- Task description -
The material below holds a span beginning at the line with "leg_hanger_bolts();" and ending at the line with "imported = [obj". Quote that span exactly, both ends included, and only that span.
>> Start Extracted information
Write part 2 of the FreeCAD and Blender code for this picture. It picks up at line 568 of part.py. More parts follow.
>> End Extracted information
>> Start Extracted information
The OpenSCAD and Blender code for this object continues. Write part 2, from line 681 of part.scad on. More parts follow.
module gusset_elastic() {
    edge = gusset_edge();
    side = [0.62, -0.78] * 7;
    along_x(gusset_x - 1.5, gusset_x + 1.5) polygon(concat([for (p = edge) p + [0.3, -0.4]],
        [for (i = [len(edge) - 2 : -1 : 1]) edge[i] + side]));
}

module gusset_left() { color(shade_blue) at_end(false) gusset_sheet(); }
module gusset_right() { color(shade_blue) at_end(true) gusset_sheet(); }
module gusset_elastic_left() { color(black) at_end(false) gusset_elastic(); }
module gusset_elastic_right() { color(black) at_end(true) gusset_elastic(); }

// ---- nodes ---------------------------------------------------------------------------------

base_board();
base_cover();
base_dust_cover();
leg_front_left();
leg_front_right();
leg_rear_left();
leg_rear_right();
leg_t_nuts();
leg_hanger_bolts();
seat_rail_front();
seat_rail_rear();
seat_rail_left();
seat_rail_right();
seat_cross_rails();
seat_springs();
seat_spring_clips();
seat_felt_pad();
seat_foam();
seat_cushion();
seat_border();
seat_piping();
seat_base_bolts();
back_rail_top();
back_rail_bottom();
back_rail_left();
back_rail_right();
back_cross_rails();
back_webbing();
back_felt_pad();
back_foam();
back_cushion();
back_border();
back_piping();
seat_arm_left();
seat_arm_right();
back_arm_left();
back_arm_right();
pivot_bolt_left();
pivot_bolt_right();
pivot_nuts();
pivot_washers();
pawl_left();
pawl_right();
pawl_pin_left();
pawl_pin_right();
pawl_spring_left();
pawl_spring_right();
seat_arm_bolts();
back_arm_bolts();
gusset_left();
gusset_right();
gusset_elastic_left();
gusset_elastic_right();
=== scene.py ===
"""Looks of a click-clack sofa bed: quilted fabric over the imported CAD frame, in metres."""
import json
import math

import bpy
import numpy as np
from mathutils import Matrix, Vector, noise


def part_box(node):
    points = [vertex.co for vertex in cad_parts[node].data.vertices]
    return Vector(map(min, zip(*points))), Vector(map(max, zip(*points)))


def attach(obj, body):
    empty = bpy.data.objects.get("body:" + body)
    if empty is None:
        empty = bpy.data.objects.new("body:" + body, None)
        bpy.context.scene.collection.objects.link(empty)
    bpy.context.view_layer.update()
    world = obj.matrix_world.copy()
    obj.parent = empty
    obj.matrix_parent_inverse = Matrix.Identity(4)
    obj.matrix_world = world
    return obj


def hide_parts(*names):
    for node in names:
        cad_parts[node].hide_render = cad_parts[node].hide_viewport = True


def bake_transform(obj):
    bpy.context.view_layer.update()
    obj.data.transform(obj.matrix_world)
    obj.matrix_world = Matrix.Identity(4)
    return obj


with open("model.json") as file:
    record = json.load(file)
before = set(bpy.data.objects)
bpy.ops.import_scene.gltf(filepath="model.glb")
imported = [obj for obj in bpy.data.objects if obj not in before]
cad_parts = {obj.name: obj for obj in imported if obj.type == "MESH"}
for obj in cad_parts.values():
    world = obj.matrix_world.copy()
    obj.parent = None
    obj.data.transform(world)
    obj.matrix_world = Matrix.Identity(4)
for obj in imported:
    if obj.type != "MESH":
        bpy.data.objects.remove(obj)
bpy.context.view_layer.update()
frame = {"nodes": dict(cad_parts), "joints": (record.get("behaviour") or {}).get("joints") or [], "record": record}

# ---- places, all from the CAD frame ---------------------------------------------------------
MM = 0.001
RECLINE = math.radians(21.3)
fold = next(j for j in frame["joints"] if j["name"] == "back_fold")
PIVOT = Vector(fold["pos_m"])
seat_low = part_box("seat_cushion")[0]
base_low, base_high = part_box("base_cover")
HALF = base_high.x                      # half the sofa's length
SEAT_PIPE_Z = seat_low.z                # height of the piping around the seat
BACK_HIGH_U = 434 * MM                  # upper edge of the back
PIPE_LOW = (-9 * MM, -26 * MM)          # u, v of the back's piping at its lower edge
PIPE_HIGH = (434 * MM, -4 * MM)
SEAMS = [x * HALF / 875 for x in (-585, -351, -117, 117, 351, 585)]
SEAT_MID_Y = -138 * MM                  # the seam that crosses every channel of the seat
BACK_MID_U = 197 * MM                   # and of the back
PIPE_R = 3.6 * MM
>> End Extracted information
- Finished answer -
leg_hanger_bolts();
seat_rail_front();
seat_rail_rear();
seat_rail_left();
seat_rail_right();
seat_cross_rails();
seat_springs();
seat_spring_clips();
seat_felt_pad();
seat_foam();
seat_cushion();
seat_border();
seat_piping();
seat_base_bolts();
back_rail_top();
back_rail_bottom();
back_rail_left();
back_rail_right();
back_cross_rails();
back_webbing();
back_felt_pad();
back_foam();
back_cushion();
back_border();
back_piping();
seat_arm_left();
seat_arm_right();
back_arm_left();
back_arm_right();
pivot_bolt_left();
pivot_bolt_right();
pivot_nuts();
pivot_washers();
pawl_left();
pawl_right();
pawl_pin_left();
pawl_pin_right();
pawl_spring_left();
pawl_spring_right();
seat_arm_bolts();
back_arm_bolts();
gusset_left();
gusset_right();
gusset_elastic_left();
gusset_elastic_right();
=== scene.py ===
"""Looks of a click-clack sofa bed: quilted fabric over the imported CAD frame, in metres."""
import json
import math

import bpy
import numpy as np
from mathutils import Matrix, Vector, noise


def part_box(node):
    points = [vertex.co for vertex in cad_parts[node].data.vertices]
    return Vector(map(min, zip(*points))), Vector(map(max, zip(*points)))


def attach(obj, body):
    empty = bpy.data.objects.get("body:" + body)
    if empty is None:
        empty = bpy.data.objects.new("body:" + body, None)
        bpy.context.scene.collection.objects.link(empty)
    bpy.context.view_layer.update()
    world = obj.matrix_world.copy()
    obj.parent = empty
    obj.matrix_parent_inverse = Matrix.Identity(4)
    obj.matrix_world = world
    return obj


def hide_parts(*names):
    for node in names:
        cad_parts[node].hide_render = cad_parts[node].hide_viewport = True


def bake_transform(obj):
    bpy.context.view_layer.update()
    obj.data.transform(obj.matrix_world)
    obj.matrix_world = Matrix.Identity(4)
    return obj


with open("model.json") as file:
    record = json.load(file)
before = set(bpy.data.objects)
bpy.ops.import_scene.gltf(filepath="model.glb")
imported = [obj for obj in bpy.data.objects if obj not in before]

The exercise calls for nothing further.